▶ Task goal
Only one portion of the data is to be written out: from the line bearing "spans(STEP_HANGER_Y), (BOARD_Z[1], FRONT_BOX_Z[0]))" through the line bearing "imported = [obj". Write it exactly as it appears.

▶ Information shown
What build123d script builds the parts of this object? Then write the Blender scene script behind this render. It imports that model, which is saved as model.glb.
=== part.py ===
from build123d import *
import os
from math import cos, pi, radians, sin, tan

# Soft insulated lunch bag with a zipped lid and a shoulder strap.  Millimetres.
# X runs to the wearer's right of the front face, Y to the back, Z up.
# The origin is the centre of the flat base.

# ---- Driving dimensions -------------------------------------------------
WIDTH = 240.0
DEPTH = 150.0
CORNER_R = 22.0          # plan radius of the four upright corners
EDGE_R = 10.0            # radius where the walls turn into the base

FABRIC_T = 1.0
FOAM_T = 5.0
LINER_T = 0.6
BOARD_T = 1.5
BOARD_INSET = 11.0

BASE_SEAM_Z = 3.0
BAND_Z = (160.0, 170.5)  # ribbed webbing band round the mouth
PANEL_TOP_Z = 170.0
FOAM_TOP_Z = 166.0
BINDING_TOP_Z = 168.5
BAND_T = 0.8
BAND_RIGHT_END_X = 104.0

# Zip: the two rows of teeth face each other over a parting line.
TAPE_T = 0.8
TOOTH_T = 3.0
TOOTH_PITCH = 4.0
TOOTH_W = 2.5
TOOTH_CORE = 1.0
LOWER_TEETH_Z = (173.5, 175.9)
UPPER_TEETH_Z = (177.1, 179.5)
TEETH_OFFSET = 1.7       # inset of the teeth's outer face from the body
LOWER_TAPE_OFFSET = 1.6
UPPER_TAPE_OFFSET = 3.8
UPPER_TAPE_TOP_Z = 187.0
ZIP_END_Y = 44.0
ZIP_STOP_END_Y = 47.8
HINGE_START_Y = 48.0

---

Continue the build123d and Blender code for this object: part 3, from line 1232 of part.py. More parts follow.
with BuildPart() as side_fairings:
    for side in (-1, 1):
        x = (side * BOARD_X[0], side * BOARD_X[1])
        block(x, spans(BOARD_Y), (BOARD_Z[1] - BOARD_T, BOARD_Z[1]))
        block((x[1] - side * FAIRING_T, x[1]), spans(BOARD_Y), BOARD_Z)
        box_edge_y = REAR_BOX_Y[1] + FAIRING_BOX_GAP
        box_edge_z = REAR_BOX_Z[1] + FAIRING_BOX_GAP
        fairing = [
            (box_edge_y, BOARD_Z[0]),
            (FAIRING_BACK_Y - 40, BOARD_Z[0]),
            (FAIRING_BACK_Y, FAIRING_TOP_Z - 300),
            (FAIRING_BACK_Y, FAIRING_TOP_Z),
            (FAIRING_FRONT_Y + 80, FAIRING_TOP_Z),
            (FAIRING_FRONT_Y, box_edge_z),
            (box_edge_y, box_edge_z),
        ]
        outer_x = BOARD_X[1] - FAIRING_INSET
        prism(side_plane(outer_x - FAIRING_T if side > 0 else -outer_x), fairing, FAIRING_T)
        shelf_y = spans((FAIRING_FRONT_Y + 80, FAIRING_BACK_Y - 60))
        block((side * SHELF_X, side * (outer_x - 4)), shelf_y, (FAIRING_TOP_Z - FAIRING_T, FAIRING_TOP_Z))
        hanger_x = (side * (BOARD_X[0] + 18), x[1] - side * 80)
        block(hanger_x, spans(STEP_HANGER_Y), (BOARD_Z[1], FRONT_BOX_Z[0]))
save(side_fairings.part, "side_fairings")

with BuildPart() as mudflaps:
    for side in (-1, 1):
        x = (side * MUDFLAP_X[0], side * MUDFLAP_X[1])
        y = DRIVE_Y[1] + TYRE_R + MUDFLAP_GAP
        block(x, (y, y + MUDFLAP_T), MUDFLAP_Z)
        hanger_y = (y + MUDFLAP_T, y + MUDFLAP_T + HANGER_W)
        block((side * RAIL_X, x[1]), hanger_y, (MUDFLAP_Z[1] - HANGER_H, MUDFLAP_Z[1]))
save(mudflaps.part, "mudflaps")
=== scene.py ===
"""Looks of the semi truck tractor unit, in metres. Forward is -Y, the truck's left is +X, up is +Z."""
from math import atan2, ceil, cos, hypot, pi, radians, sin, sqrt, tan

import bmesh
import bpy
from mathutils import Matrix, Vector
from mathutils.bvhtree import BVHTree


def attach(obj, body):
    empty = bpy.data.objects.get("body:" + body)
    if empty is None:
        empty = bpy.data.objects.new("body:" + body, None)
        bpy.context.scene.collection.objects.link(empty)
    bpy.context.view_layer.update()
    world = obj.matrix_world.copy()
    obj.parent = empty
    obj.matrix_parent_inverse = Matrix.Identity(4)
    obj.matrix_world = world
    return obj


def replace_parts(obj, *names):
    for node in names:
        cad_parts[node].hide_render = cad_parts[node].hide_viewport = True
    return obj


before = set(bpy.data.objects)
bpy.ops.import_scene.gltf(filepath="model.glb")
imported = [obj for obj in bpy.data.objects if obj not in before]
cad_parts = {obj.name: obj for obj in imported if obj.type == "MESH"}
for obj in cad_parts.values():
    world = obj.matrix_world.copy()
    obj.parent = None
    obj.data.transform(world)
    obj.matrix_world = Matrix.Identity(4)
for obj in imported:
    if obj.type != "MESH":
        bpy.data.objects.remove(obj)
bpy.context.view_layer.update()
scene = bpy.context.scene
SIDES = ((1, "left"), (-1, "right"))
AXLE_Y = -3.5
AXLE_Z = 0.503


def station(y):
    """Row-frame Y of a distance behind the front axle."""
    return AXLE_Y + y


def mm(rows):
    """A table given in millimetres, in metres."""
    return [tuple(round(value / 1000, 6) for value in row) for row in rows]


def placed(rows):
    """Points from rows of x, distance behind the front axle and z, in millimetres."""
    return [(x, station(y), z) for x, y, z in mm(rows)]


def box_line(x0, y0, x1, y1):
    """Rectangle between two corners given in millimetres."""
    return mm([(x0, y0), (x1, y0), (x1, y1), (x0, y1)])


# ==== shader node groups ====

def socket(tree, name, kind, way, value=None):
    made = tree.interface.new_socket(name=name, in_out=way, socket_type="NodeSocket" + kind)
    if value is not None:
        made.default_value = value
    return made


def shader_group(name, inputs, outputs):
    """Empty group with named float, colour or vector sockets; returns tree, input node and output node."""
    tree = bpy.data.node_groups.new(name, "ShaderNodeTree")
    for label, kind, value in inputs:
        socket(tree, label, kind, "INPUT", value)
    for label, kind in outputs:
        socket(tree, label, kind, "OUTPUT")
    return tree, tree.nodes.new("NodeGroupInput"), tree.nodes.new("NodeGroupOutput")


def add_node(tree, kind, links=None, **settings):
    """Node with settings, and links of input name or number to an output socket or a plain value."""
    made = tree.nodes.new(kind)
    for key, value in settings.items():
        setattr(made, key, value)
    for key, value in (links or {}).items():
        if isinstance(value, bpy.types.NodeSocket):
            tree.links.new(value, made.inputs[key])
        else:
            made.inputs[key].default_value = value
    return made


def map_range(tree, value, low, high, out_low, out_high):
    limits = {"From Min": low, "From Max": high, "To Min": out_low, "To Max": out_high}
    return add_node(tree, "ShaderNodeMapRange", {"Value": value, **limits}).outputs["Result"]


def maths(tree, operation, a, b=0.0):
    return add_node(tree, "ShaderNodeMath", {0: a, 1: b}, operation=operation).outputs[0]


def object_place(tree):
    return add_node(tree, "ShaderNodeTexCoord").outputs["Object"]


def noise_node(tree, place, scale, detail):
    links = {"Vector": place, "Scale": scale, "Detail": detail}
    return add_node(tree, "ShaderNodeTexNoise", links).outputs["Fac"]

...

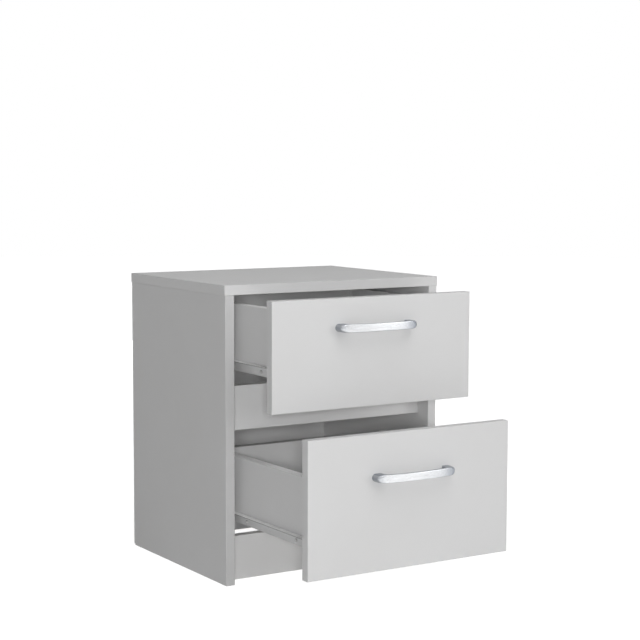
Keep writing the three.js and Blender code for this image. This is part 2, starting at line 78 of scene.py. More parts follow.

▶ Correct result
        block(hanger_x, spans(STEP_HANGER_Y), (BOARD_Z[1], FRONT_BOX_Z[0]))
save(side_fairings.part, "side_fairings")

with BuildPart() as mudflaps:
    for side in (-1, 1):
        x = (side * MUDFLAP_X[0], side * MUDFLAP_X[1])
        y = DRIVE_Y[1] + TYRE_R + MUDFLAP_GAP
        block(x, (y, y + MUDFLAP_T), MUDFLAP_Z)
        hanger_y = (y + MUDFLAP_T, y + MUDFLAP_T + HANGER_W)
        block((side * RAIL_X, x[1]), hanger_y, (MUDFLAP_Z[1] - HANGER_H, MUDFLAP_Z[1]))
save(mudflaps.part, "mudflaps")
=== scene.py ===
"""Looks of the semi truck tractor unit, in metres. Forward is -Y, the truck's left is +X, up is +Z."""
from math import atan2, ceil, cos, hypot, pi, radians, sin, sqrt, tan

import bmesh
import bpy
from mathutils import Matrix, Vector
from mathutils.bvhtree import BVHTree


def attach(obj, body):
    empty = bpy.data.objects.get("body:" + body)
    if empty is None:
        empty = bpy.data.objects.new("body:" + body, None)
        bpy.context.scene.collection.objects.link(empty)
    bpy.context.view_layer.update()
    world = obj.matrix_world.copy()
    obj.parent = empty
    obj.matrix_parent_inverse = Matrix.Identity(4)
    obj.matrix_world = world
    return obj


def replace_parts(obj, *names):
    for node in names:
        cad_parts[node].hide_render = cad_parts[node].hide_viewport = True
    return obj


before = set(bpy.data.objects)
bpy.ops.import_scene.gltf(filepath="model.glb")
imported = [obj for obj in bpy.data.objects if obj not in before]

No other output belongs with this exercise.